--- START OF Supplied material ---

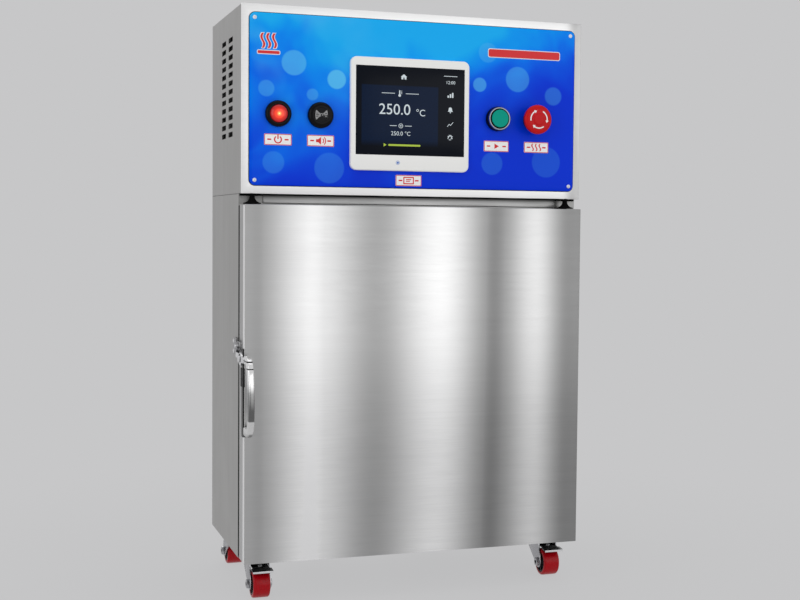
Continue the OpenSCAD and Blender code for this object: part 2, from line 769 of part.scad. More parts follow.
module pivot_bores(z0, z1) bar_z(pivot_x, pivot_y, bush_r + run_gap, z0, z1);

module door_shell() placed() color([0.7, 0.7, 0.7])
  difference() {
    block(door_x0, door_x1, door_y0, door_y1, door_z0, door_z1);
    block(door_x0 + sheet, door_x1 - sheet, door_y0 + sheet, door_y1 + 1, door_z0 + sheet, door_z1 - sheet);
    pivot_bores(door_z0 - 1, door_z1 + 1);
  }

module door_inner_panel() placed() color([0.76, 0.76, 0.76])
  difference() {
    block(door_x0 + sheet, door_x1 - sheet, door_y1 - sheet, door_y1, door_z0 + sheet, door_z1 - sheet);
    pivot_bores(door_z0, door_z0 + bush_l + 1);
    pivot_bores(door_z1 - bush_l - 1, door_z1);
  }

module door_insulation() placed() color([0.86, 0.82, 0.62])
  difference() {
    block(door_x0 + sheet, door_x1 - sheet, door_y0 + sheet, door_y1 - sheet, door_z0 + sheet, door_z1 - sheet);
    pivot_bores(door_z0, door_z0 + bush_l + slide_gap);
    pivot_bores(door_z1 - bush_l - slide_gap, door_z1);
  }

module door_gasket() placed() color([0.12, 0.12, 0.12])
  difference() {
    block(door_x0 + gasket_inset, door_x1 - gasket_inset, door_y1, cab_y0 - slide_gap,
      door_z0 + gasket_inset, door_z1 - gasket_inset);
    block(door_x0 + gasket_inset + gasket_w, door_x1 - gasket_inset - gasket_w, door_y1 - 1, cab_y0,
      door_z0 + gasket_inset + gasket_w, door_z1 - gasket_inset - gasket_w);
  }

module door_bushes() placed() color([0.72, 0.55, 0.28])
  for (z = [door_z0, door_z1 - bush_l])
    difference() {
      bar_z(pivot_x, pivot_y, bush_r, z, z + bush_l);
      bar_z(pivot_x, pivot_y, pivot_r + run_gap, z - 1, z + bush_l + 1);
    }

// Stud under the control box with a flared foot just above the door
module pivot_stud(x, pin_l)
  translate([x, pivot_y, 0]) rotate_extrude() {
    foot_z = door_z1 + 1;
    difference() {
      translate([0, foot_z]) square([12, cab_z1 - foot_z]);
      translate([12.5, foot_z + 10.5]) circle(r = 9, $fn = 64);
    }
    if (pin_l > 0) translate([0, foot_z - pin_l]) square([pivot_r, pin_l + 1]);
  }

// The right stud holds the door's upper pin, and the left one is its blank twin
module upper_pivots() placed() color([0.05, 0.05, 0.05]) {
  pivot_stud(pivot_x, bush_l - 2);
  pivot_stud(door_x0 + 16, 0);
}

// Angle bracket under the door's pivot corner, with the lower pin
module lower_hinge_bracket() placed() color([0.55, 0.55, 0.54]) {
  leg_x1 = pivot_x - 9;
  block(leg_x1 - 30, leg_x1, cab_y0 - bracket_t, cab_y0, cab_z0 - bracket_t, door_z0 + gasket_inset - 2);
  block(leg_x1 - 30, pivot_x + 7, pivot_y, cab_y0, cab_z0 - bracket_t, cab_z0);
  block(leg_x1 - 30, pivot_x, pivot_y - 7, pivot_y + 1, cab_z0 - bracket_t, cab_z0);
  bar_z(pivot_x, pivot_y, 7, cab_z0 - bracket_t, cab_z0);
  bar_z(pivot_x, pivot_y, pivot_r, cab_z0 - 1, cab_z0 + bush_l - 3);
}

// Plate on the door's side with the lever's pin and the rest that the lever closes on
module latch_base() placed() color([0.16, 0.16, 0.17]) {
  foot_z = lever_z - lever_l + lever_t / 2 + 4;
  difference() {
    union() {
      block(door_x0 - lever_plate, door_x0, door_y0 + 1, door_y0 + 20, foot_z - 10, lever_z + 14);
      block(door_x0 - lever_plate, door_x0 + 8, door_y0 - 9, door_y0, foot_z - 8, foot_z + 4);
      block(door_x0 - lever_plate, door_x0, door_y0 - 9, door_y0 + 2, foot_z - 8, foot_z + 4);
    }
    bar_y(door_x0 + 4, foot_z - 2, 1.6, door_y0 - 10, door_y0 - 4);
  }
  bar_x(lever_y, lever_z, lever_pin_r, hub_x0 - slide_gap, door_x0);
  bar_x(lever_y, lever_z, lever_pin_r + 2, hub_x0 - 2.5, hub_x0 - slide_gap);
}

// Bar in front of the door, bent back at both ends, with the hub and tongue beside the door
module latch_lever() placed() color([0.85, 0.85, 0.86])
  difference() {
    union() {
      bend_z = lever_z + lever_t / 2;
      foot_z = bend_z - lever_l;
      mid_bend_y = bar_y0 + lever_bend;
      block(hub_x0, hub_x0 + lever_w, bar_y0, bar_y0 + lever_t, foot_z + lever_bend, bend_z - lever_bend);
      lever_corner(mid_bend_y, bend_z - lever_bend, 90);
      lever_corner(mid_bend_y, foot_z + lever_bend, 180);
      block(hub_x0, hub_x0 + lever_w, mid_bend_y, door_y0 - 9 - slide_gap, foot_z, foot_z + lever_t);
      block(hub_x0, hub_x0 + lever_w, mid_bend_y, lever_wide_y, bend_z - lever_t, bend_z);
      block(hub_x0, hub_x1, lever_wide_y - 1, lever_y, bend_z - lever_t, bend_z);
      bar_x(lever_y, lever_z, 9, hub_x0, hub_x1);
      block(hub_x0, hub_x1, lever_y, lever_y + tongue_l, lever_z, lever_z + 7);
    }
    bar_x(lever_y, lever_z, lever_pin_r + run_gap, hub_x0 - 1, hub_x1 + 1);
  }

// A quarter bend of the lever's bar about an axis across the door
module lever_corner(y, z, turn)
  translate([hub_x0, y, z]) rotate([90, 0, 90]) rotate([0, 0, turn])
    rotate_extrude(angle = 90) translate([lever_bend - lever_t, 0]) square([lever_t, lever_w]);

// Arm on the cabinet's side that holds the roller over the lever's tongue
module keeper_bracket() placed() color([0.8, 0.8, 0.81]) {
  arm_x1 = -half_w - slide_gap;
  arm_x0 = arm_x1 - 1.2;
  block(-half_w - 3, -half_w, cab_y0 + 2, cab_y0 + 24, roller_z - 14, roller_z + 10);
  block(arm_x0, arm_x1, roller_y, cab_y0 + 3, roller_z - 6, roller_z + 9);
  bar_x(roller_y, roller_z, 6, arm_x0, arm_x1);
  bar_x(roller_y, roller_z, 2, arm_x0 - slide_gap - roller_w - 1, arm_x1);
  for (z = [roller_z - 9, roller_z + 5])
    bar_x(cab_y0 + 14, z, 3, -half_w - 5, -half_w - 3);
}

module keeper_roller() placed() color([0.55, 0.55, 0.57])
  difference() {
    x1 = -half_w - slide_gap - 1.2 - slide_gap;
    bar_x(roller_y, roller_z, roller_r, x1 - roller_w, x1);
    bar_x(roller_y, roller_z, 2 + run_gap, x1 - roller_w - 1, x1 + 1);
  }

// Casters, drawn with the swivel axis at the origin and the wheel towards the front

module at_caster(corner)
  translate([corner[0] * caster_x, corner[1] < 0 ? caster_front_y : caster_rear_y, 0])
    rotate([0, 0, corner[1] < 0 ? 0 : 180]) children();

module plate_holes(z0, z1)
  for (sx = [-1, 1], sy = [-1, 1])
    bar_z(sx * plate_bolts / 2, sy * plate_bolts / 2, bolt_r + 0.2, z0, z1);

module caster_plates() placed() color([0.6, 0.6, 0.62])
  for (corner = corners) at_caster(corner) difference() {
    union() {
      block(-plate_s / 2, plate_s / 2, -plate_s / 2, plate_s / 2, plate_z0, cab_z0);
      bar_z(0, 0, 18, plate_z0 - cup_h, plate_z0);
    }
    bar_z(0, 0, kingpin_r + run_gap, plate_z0 - cup_h - 1, cab_z0 - 0.8);
    plate_holes(plate_z0 - 1, cab_z0 + 1);
  }

// Fork with its kingpin, and the axle bolt as a separate solid in it
module caster_fork(corner) placed() at_caster(corner) color([0.66, 0.66, 0.68]) {
  half = fork_gap / 2;
  difference() {
    union() {
      block(-half - cheek_t, half + cheek_t, -trail - 1, fork_back, fork_plate_z, fork_plate_z + 2.5);
      bar_z(0, 0, 17, fork_plate_z, fork_top_z);
      bar_z(0, 0, kingpin_r, fork_plate_z, cab_z0 - 1.2);
      for (x = [-half - cheek_t, half]) translate([x, 0, 0]) cheek();
    }
    bar_x(-trail, wheel_r, axle_r + run_gap, -half - cheek_t - 1, half + cheek_t + 1);
    bar_x(pedal_pin_y, pedal_pin_z, pedal_pin_r + run_gap, -half - cheek_t - 1, half + cheek_t + 1);
  }
  bolt_x = half + cheek_t + run_gap;
  nut_side = corner[1] < 0 ? -1 : 1;
  nut_x = nut_side > 0 ? bolt_x : -bolt_x - nut_h;
  head_x = nut_side > 0 ? -bolt_x - head_h : bolt_x;
  bar_x(-trail, wheel_r, axle_r, min(nut_x, head_x), max(nut_x + nut_h, head_x + head_h));
  translate([nut_x, -trail, wheel_r]) rotate([0, 90, 0]) cylinder(r = axle_r + 2.5, h = nut_h, $fn = 6);
  bar_x(-trail, wheel_r, axle_r + 3, head_x, head_x + head_h);
}

module cheek()
  rotate([90, 0, 90]) linear_extrude(cheek_t) {
    polygon([[fork_back, fork_plate_z + 1], [fork_back, fork_plate_z - 6], [-trail + 7, wheel_r - 5],
      [-trail - 7, wheel_r - 5], [-trail - 8, wheel_r + 4], [-trail - 1, fork_plate_z - 8],
      [-trail - 1, fork_plate_z + 1]]);
    translate([-trail, wheel_r]) circle(r = 8.5);
  }

module at_wheel(corner) at_caster(corner) translate([0, -trail, wheel_r]) rotate([0, 90, 0]) children();

module caster_tyre(corner) placed() at_wheel(corner) color([0.7, 0.04, 0.06])
  rotate_extrude($fn = 96) {
    w = wheel_w / 2;
    edge = min(2, 0.4 * (wheel_r - hub_r));
    translate([hub_r + run_gap, -w]) square([wheel_r - edge - hub_r - run_gap, 2 * w]);
    translate([hub_r + run_gap, -w + edge]) square([wheel_r - hub_r - run_gap, 2 * w - 2 * edge]);
    for (s = [-1, 1]) translate([wheel_r - edge, s * (w - edge)]) circle(r = edge);
  }

module caster_hub(corner) placed() at_wheel(corner) color([0.12, 0.12, 0.13])
  rotate_extrude($fn = 96) {
    bore = axle_r + run_gap;
    w = wheel_w / 2;
    translate([bore, -fork_gap / 2 + slide_gap]) square([4, fork_gap - 2 * slide_gap]);
    translate([bore, -w + 4]) square([hub_r - bore, 2 * w - 8]);
    translate([hub_r - 2.5, -w + 0.5]) square([2.5, 2 * w - 1]);
  }

// Toe pedal that turns on a pin across the fork, over the wheel
module brake_pedal(corner) placed() at_caster(corner) color([0.7, 0.7, 0.72])
  translate([0, pedal_pin_y, pedal_pin_z]) {
    w = fork_gap / 2 - slide_gap;
    bar_x(0, 0, 3, -w, w);
    bar_x(0, 0, pedal_pin_r, -w - cheek_t, w + cheek_t);
    rotate([pedal_slope, 0, 0]) {
      block(-w + 1, w - 1, -pedal_l - 1.5, 0, 0.5, 2.5);
      block(-toe_w / 2, toe_w / 2, -pedal_l - 1.5, toe_l - pedal_l, 0.5, 2.5);
      block(-toe_w / 2, toe_w / 2, -pedal_l - 1.5, -pedal_l, -0.5, 1);
    }
  }

// Which piece is drawn

cabinet_shell();
base_pan();
cabinet_back_cover();
front_frame();
chamber();
insulation();
shelf_ladders();
shelves();
heaters();
temperature_probe();
fan_motor();
air_baffle();
control_box_shell();
control_box_back_cover();
front_fascia();
graphic_panel();
hmi_housing();
hmi_screen();
lamp_body();
lamp_lens();
buzzer_body();
start_button_bezel();
start_button_body();
estop_collar();
contact_blocks();
label_plates();
fasteners();
cable_gland();
power_supply();
solid_state_relay();
keeper_bracket();
upper_pivots();
lower_hinge_bracket();
caster_plates();
fan_rotor();
start_button_cap();
estop_stem();
estop_head();
door_shell();
door_inner_panel();
door_insulation();
door_gasket();
door_bushes();
latch_base();
latch_lever();
keeper_roller();
caster_fork(front_left);  // caster_fork_front_left
caster_fork(front_right);  // caster_fork_front_right
caster_fork(rear_left);  // caster_fork_rear_left
caster_fork(rear_right);  // caster_fork_rear_right
caster_tyre(front_left);  // caster_tyre_front_left
caster_tyre(front_right);  // caster_tyre_front_right
caster_tyre(rear_left);  // caster_tyre_rear_left
caster_tyre(rear_right);  // caster_tyre_rear_right
caster_hub(front_left);  // caster_hub_front_left
caster_hub(front_right);  // caster_hub_front_right
caster_hub(rear_left);  // caster_hub_rear_left
caster_hub(rear_right);  // caster_hub_rear_right
brake_pedal(front_left);  // brake_pedal_left
brake_pedal(front_right);  // brake_pedal_right
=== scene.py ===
# %% [markdown]
# # A dry heat sterilizer, dressed step by step
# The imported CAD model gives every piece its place. This lesson gives the pieces
# their surfaces and models again those that need rounder edges or finer parts.
# Everything is in metres: X to the right, Y from the door to the back, Z up.

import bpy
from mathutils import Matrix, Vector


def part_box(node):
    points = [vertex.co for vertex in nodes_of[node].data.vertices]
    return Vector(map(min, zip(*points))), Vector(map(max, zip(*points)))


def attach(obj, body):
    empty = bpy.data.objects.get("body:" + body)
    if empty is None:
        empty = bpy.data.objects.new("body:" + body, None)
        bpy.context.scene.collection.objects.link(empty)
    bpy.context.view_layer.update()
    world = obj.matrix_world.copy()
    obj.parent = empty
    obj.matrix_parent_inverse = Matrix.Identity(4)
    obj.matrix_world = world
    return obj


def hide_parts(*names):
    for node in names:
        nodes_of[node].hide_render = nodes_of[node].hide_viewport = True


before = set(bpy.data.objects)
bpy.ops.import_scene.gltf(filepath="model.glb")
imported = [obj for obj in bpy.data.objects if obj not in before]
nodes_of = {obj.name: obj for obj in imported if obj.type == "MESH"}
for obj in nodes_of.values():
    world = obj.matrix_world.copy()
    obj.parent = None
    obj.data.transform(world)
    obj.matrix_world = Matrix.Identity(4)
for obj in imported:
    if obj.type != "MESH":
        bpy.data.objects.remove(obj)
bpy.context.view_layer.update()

# %% Tools from Blender
import math

import bmesh
import bpy
from mathutils import Matrix, Vector

MM = 0.001
print(len(nodes_of), "pieces in the frame")

# %% [markdown]
# ## Camera
# The photograph was taken from the left, a little above the middle of the door.
# A long lens keeps the upright edges nearly parallel. The small shift keeps the
# oven where the photograph has it without turning the camera.

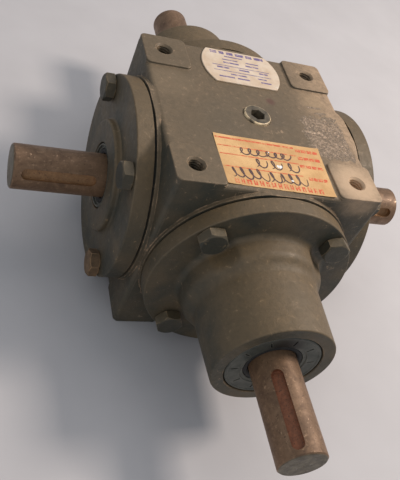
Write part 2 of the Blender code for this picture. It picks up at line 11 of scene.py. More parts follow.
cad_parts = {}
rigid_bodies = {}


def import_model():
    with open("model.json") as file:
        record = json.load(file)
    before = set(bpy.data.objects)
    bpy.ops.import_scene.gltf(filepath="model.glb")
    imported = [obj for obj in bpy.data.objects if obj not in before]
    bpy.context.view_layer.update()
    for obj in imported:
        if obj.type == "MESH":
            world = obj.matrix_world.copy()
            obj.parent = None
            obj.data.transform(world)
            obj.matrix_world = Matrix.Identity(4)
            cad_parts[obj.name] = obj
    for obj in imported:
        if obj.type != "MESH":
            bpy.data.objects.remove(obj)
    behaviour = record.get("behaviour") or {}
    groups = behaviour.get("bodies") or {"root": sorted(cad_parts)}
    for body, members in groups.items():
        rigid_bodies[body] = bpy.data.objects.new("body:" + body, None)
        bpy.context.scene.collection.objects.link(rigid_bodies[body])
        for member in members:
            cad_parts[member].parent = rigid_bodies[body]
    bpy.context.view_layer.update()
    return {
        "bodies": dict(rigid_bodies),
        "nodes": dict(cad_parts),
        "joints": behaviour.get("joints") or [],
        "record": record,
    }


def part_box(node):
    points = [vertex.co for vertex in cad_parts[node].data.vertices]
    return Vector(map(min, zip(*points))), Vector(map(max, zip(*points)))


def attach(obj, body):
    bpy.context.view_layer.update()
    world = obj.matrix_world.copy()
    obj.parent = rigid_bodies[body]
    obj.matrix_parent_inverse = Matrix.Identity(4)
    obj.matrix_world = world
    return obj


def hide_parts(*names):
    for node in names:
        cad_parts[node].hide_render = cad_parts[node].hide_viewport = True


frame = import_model()

MM = 0.001
GAP = 0.3 * MM  # what the solids leave between pieces that touch

# Sizes read from the solids
HOUSING_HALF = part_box("housing")[1].z
SIDE_BOSS_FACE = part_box("housing")[1].x
TOP_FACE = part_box("nameplate")[0].z - GAP
FLANGE_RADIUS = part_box("right_cap")[1].y
SPIGOT_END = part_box("right_cap")[0].x
CAP_BOSS_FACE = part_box("right_cap")[1].x
BARREL_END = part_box("rear_quill")[1].y
GASKET_FACES = (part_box("right_gasket")[0].x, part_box("right_gasket")[1].x)
GASKET_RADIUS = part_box("right_gasket")[1].y
SHAFT_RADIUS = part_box("rear_pinion_shaft")[1].z
CROSS_SHAFT_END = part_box("cross_shaft")[1].x
PINION_SHAFT_ENDS = (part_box("rear_pinion_shaft")[0].y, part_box("rear_pinion_shaft")[1].y)
CAP_SEAL_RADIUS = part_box("right_seal")[1].y
QUILL_SEAL_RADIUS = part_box("rear_seal")[1].z
BOLT_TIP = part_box("right_cap_bolt_1")[0].x
BOLT_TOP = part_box("right_cap_bolt_1")[1].x

# Sizes of the details
BORE_RADIUS = 43.5 * MM
CHAMBER_RADIUS = 51.0 * MM
HOUSING_EDGE = 2.5 * MM
CAST_ROUND = 2.6 * MM
PAD_EDGE = 33.0 * MM
PAD_CORNER = 3.0 * MM
SIDE_BOSS_RADIUS = 60.0 * MM
TAPPED_RADIUS = 4.0 * MM
TAPPED_DEPTH = 17.0 * MM
THREAD_PITCH = 1.5875 * MM
BOLT_HEAD_HEIGHT = 6.0 * MM
FLANGE_FACE = BOLT_TOP - BOLT_HEAD_HEIGHT - GAP
FLANGE_BACK = GASKET_FACES[1] + 0.2 * MM
CAP_BOSS_RADIUS = 32.4 * MM
SEAL_SETBACK = 0.4 * MM
SHOULDER_RADIUS = 40.2 * MM
SHOULDER_END = 84.0 * MM
BARREL_START = 88.7 * MM
BARREL_ROOT_RADIUS = 34.6 * MM
BARREL_END_RADIUS = 33.4 * MM
BOLT_CIRCLE = 50.8 * MM
BOLT_FLATS = 14.2875 * MM
BOLT_SHANK_RADIUS = 4.4 * MM
BOLT_RELIEF_RADIUS = 12.5 * MM
BEARING_BORE = 25.45 * MM
CAP_SEAT = 65.5 * MM
QUILL_SEATS = (65.5 * MM, 101.5 * MM, 116.3 * MM)
KEYWAY_WIDTH = 6.35 * MM
KEYWAY_DEPTH = 3.175 * MM
CROSS_KEYWAY = (81.0 * MM, 122.3 * MM)
PINION_KEYWAY = (134.3 * MM, 175.6 * MM)
GEAR_KEYWAY = (28.0 * MM, 47.0 * MM)
KEYWAY_ANGLE = {"right": 245, "front": 120, "rear": 60}  # degrees, in the side's own frame
# Degrees that each of a side's four heads is turned
BOLT_TURN = {
    "left": (25, 42, 59, 16),
    "right": (37, 54, 11, 28),
    "front": (20, 0, 54, 11),
    "rear": (31, 48, 5, 22),
}
PLUG_RADIUS = 8.2 * MM
PLUG_SOCKET_FLATS = 7.9375 * MM
PLUG_TURN = 12  # degrees

# Sides of the turned shapes
ROUND = 128
MID_ROUND = 96
SMALL_ROUND = 48
HOLE_ROUND = 24
QUILL_SIDES = 192

RUSTY_BOLTS = ("left_cap_bolt_3",)
# Marks on the housing's top: X, Y and radius in millimetres, how strong, and the colour
HOUSING_MARKS = (
    (13.4, 16.0, 4.2, 0.9, (96, 64, 50)),
    (46.0, -48.0, 20.0, 0.85, (206, 173, 139)),
    (-49.0, 20.0, 20.0, 0.35, (134, 114, 88)),
    (-18.0, -6.0, 24.0, 0.35, (92, 80, 62)),
    (8.0, 2.0, 15.0, 0.3, (84, 72, 58)),
    (44.0, 22.0, 12.0, 0.4, (170, 142, 108)),
)

SIDES = ("left", "right", "front", "rear")
# Each side's own frame has +Z pointing out of the housing.
OUTWARD = {
    "right": Matrix.Rotation(math.radians(90), 4, "Y"),
    "left": Matrix.Rotation(math.radians(-90), 4, "Y"),
    "front": Matrix.Rotation(math.radians(90), 4, "X"),
    "rear": Matrix.Rotation(math.radians(-90), 4, "X"),
    "top": Matrix.Identity(4),
    "bottom": Matrix.Rotation(math.radians(180), 4, "X"),
}


# Camera, floor and light

def look():
    data = bpy.data.cameras.new("camera")
    data.sensor_width = 36
    data.lens = 51.83
    data.clip_start = 0.01
    camera = bpy.data.objects.new("camera", data)
    camera.location = (-0.1766, -0.2855, 0.2710)
    camera.rotation_euler = Euler([math.radians(a) for a in (42.98, -20.0, -12.35)])
    bpy.context.scene.collection.objects.link(camera)
    bpy.context.scene.camera = camera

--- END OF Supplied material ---

*Goal*
Extract the lines of the preceding material that run from the line with "door_gasket();" through the line with "if empty is", inclusive, reproducing them exactly and adding nothing.

*Reply*
door_gasket();
door_bushes();
latch_base();
latch_lever();
keeper_roller();
caster_fork(front_left);  // caster_fork_front_left
caster_fork(front_right);  // caster_fork_front_right
caster_fork(rear_left);  // caster_fork_rear_left
caster_fork(rear_right);  // caster_fork_rear_right
caster_tyre(front_left);  // caster_tyre_front_left
caster_tyre(front_right);  // caster_tyre_front_right
caster_tyre(rear_left);  // caster_tyre_rear_left
caster_tyre(rear_right);  // caster_tyre_rear_right
caster_hub(front_left);  // caster_hub_front_left
caster_hub(front_right);  // caster_hub_front_right
caster_hub(rear_left);  // caster_hub_rear_left
caster_hub(rear_right);  // caster_hub_rear_right
brake_pedal(front_left);  // brake_pedal_left
brake_pedal(front_right);  // brake_pedal_right
=== scene.py ===
# %% [markdown]
# # A dry heat sterilizer, dressed step by step
# The imported CAD model gives every piece its place. This lesson gives the pieces
# their surfaces and models again those that need rounder edges or finer parts.
# Everything is in metres: X to the right, Y from the door to the back, Z up.

import bpy
from mathutils import Matrix, Vector


def part_box(node):
    points = [vertex.co for vertex in nodes_of[node].data.vertices]
    return Vector(map(min, zip(*points))), Vector(map(max, zip(*points)))


def attach(obj, body):
    empty = bpy.data.objects.get("body:" + body)
    if empty is None:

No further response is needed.